The end result is that over time less and less productive people support more and more of those who are unproducitve, i.e. those who have already opted out, until the situation becomes unsustainable and the whole economy collapes.

We are on that path now, the whole Western World is.

Really, why work your nads off only to see most of it go to:

1. The politicians raking in millions from the Euro gravy train

2. CEOs of large natural resource companies earning millions off the back of natural resources that should belong to everyone.

3. Everyone else on benefits, parental leave, government in the form of tax, VAT

Why, why bother to work and see over 75% of it go in tax of one form or another, just join the unproductive classes and escape the stress.

Go Galt!
16:34 November 18, 2009 by Nemesis
03:08 November 19, 2009 by Davey-jo
About 20 or so years ago, when Mrs Thatcher was PM in the UK, unemployment rose and rose to extremely high levels. The government came up with a surprising scheme (a cunning plan) to reduce the numbers of unemployed.
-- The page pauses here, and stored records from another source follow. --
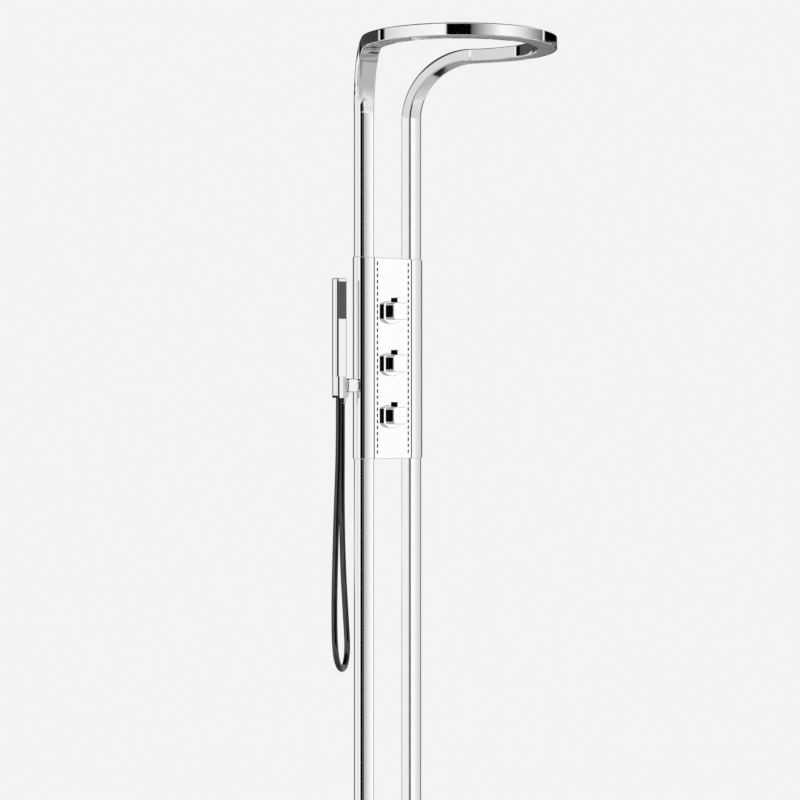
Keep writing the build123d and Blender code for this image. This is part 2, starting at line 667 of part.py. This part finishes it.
def main():
    """Write every piece of the panel."""
    os.makedirs("parts", exist_ok=True)
    save("floor_plate", floor_plate())
    for side, turn in (("right", lambda s: s), ("left", mirrored)):
        save(side + "_socket", turn(socket()))
        save(side + "_inlet", turn(inlet()))
        save(side + "_bend", turn(right_bend()))
        save(side + "_jet_strip", turn(jet_strip()))
        save(side + "_seam", turn(seam_strip()))
    save("right_column", right_column())
    save("left_column", left_column())
    save("right_cover", side_cover())
    save("left_cover", left_cover())
    save("ring_shell", ring_shell())
    save("ring_plate", ring_plate())
    save("ring_nozzles", ring_nozzles())
    save("front_plate", front_plate())
    save("back_plate", back_plate())
    save("top_cap", end_cap(panel_top - CAP_THICK))
    save("bottom_cap", end_cap(PANEL_BOTTOM))
    save("manifold", manifold())
    save("right_links", link_pipe(1))
    save("left_links", link_pipe(-1))
    for name, z in zip(("diverter", "flow", "thermostat"), knob_heights):
        save(name + "_cartridge", cartridge(z))
        save(name + "_rosette", rosette(z))
        save(name + "_spindle", spindle(z))
        save(name + "_handle", handle(z))
        save(name + "_tab", tab(z))
    save("holder_arm", arm())
    save("holder_knuckle", knuckle())
    save("holder_cup", cup())
    save("hose_outlet", outlet())
    save("outlet_nut", hose_nut(OUTLET_X, OUTLET_Y, outlet_bottom))
    save("handset_nut", hose_nut(HANDSET_X, HANDSET_Y, nut_bottom + NUT_HEIGHT))
    save("hose", hose())
    save("handset_body", handset())
    save("spray_plate", spray_plate())
    save("spray_nubs", spray_nubs())


if __name__ == "__main__":
    main()
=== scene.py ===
"""Finishes, hose and studio for a floor standing shower panel."""
import math

import bpy
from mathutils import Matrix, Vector


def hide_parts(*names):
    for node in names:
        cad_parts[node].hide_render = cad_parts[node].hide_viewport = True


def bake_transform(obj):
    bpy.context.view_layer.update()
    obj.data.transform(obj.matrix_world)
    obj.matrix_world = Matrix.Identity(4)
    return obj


bl_info = {
    "name": "Shower Panel",
    "version": (1, 0, 0),
    "blender": (4, 5, 0),
    "location": "3D View > Sidebar > Shower",
    "description": "Finishes, hose and studio for a twin column shower panel",
    "category": "Object",
}

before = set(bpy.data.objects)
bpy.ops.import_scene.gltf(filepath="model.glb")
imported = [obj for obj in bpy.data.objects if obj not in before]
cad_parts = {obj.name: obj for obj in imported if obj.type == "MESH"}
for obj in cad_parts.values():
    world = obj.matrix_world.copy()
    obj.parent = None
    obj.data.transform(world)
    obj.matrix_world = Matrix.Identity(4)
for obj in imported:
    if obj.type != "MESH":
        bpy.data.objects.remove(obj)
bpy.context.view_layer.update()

COLUMN_NODES = ["left_column", "right_column", "left_bend", "right_bend"]
KNOBS = ["diverter", "flow", "thermostat"]
HOLDER_NODES = ["holder_arm", "holder_knuckle", "holder_cup", "hose_outlet", "outlet_nut", "handset_nut"]

# Ends of the hose as x, y, z, and the loop between them as distance from its middle, sideways lean
# and height, in millimetres and the same terms as the solid model. The tilt is that of the line
# along which the hose passes from the panel to the hand shower when the hand shower lifts.
OUTLET_END = (-113.5, 12.0, 1484.0)
HANDSET_END = (-140.3, -8.0, 1495.7)
OUTLET_DROP = 92.0
HANDSET_DROP = 104.0
LOOP_AWAY = (-0.842, -0.537)
LOOP_LEAN = (0.537, -0.842)
LOOP = [(-22.5, -3.4, 1285), (-33.5, -3.9, 1165), (-44.5, -1.4, 1070), (-48.5, 2.2, 997),
        (-20.5, 3.8, 963), (20.0, 4.4, 963), (48.0, 2.4, 993), (45.0, -0.8, 1067),
        (35.0, -1.9, 1158), (23.0, -1.6, 1280)]
# Fineness of the hose's mesh: sides of a quarter of its section, and steps between two points
HOSE_QUARTER_SIDES = 8
HOSE_STEPS = 24
# Middle stretch of a noise, over which roughness changes, and that over which colour does
ROUGHNESS_STRETCH = (0.3, 0.7)
TINT_STRETCH = (0.35, 0.65)


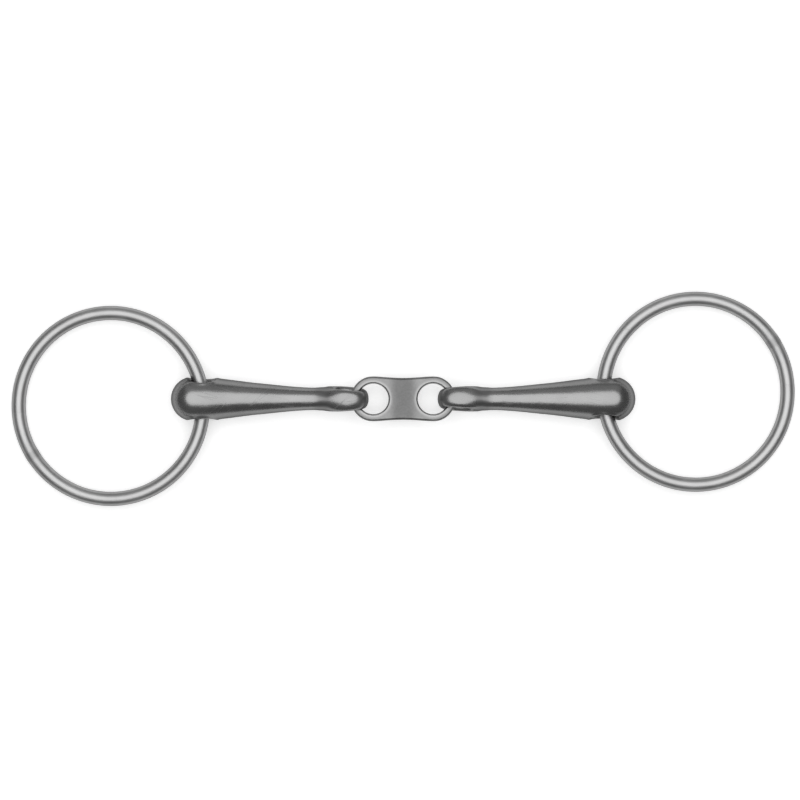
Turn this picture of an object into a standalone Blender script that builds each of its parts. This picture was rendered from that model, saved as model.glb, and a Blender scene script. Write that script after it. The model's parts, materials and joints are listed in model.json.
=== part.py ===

It was called Incapacity Benefit and it worked like this. You were advised by some civil servant to go to your doctor and say you were too ill to work; it didn't really matter that what your problem was just so long as your doc signed a form saying you couldn't work. Suddenly you were no longer unemployed you were unable to work due to incapacity! Hoozaa,Hoozaa!

Trouble is now there are millions of incapables drawing benefit and it's all gone a bit stupid. It's estimated that 21% of adults are economically inactive in the UK.

Now Sweden is a different case and you wouldn't do anything as daft as that; would you?
08:32 November 19, 2009 by Marc the Texan
I think Staffs makes a good point and is probably right with "Going Galt". I can tell you one thing that cures this is becoming an entrepreneur and gaining the satisfaction of running your own show. Sweden needs to have a stronger culture in promoting entrepreneurialism. People have to get used to the idea that you may fail a few times before you can actually ride the bike. A culture that values these failures as learning experience and tells them to get back on the bike rather than quit and say I tried. I had a lot of pitiful failures until I finally had great success. You only have to succeed once. I went off on this tangent, because if you are a corporate drone in a mind numbing job, going on disability probably feels like your only refuge from the drudgery of your day job.
10:06 November 19, 2009 by samwise
does this imply that the Swedes are in a very bad shape in terms of their health?

the superior health care system does not improve people health?

how could that be??

or it's just another example of the culture of victimhood
13:27 November 19, 2009 by miau
Sounds like we're going down a well-trodden path:

1) Statistics are released. A problem is uncovered.

2) Politicians initiate a "debate" about how the problem can be resolved. Unstated aim: To cut public expenditure. In this case, to cut sickness benefits.

3) The media chimes in, compliments the pollies' arguments, galvinizing public opinion.

4) Once the necessary amount of public support has been reached (irrespective of how small), legislation is drafted. The government demands more than it wants.

5) Modifications to the legislation are made based on the inevitable public concerns.

6) Legislation is passed in the form the government wanted in the first place.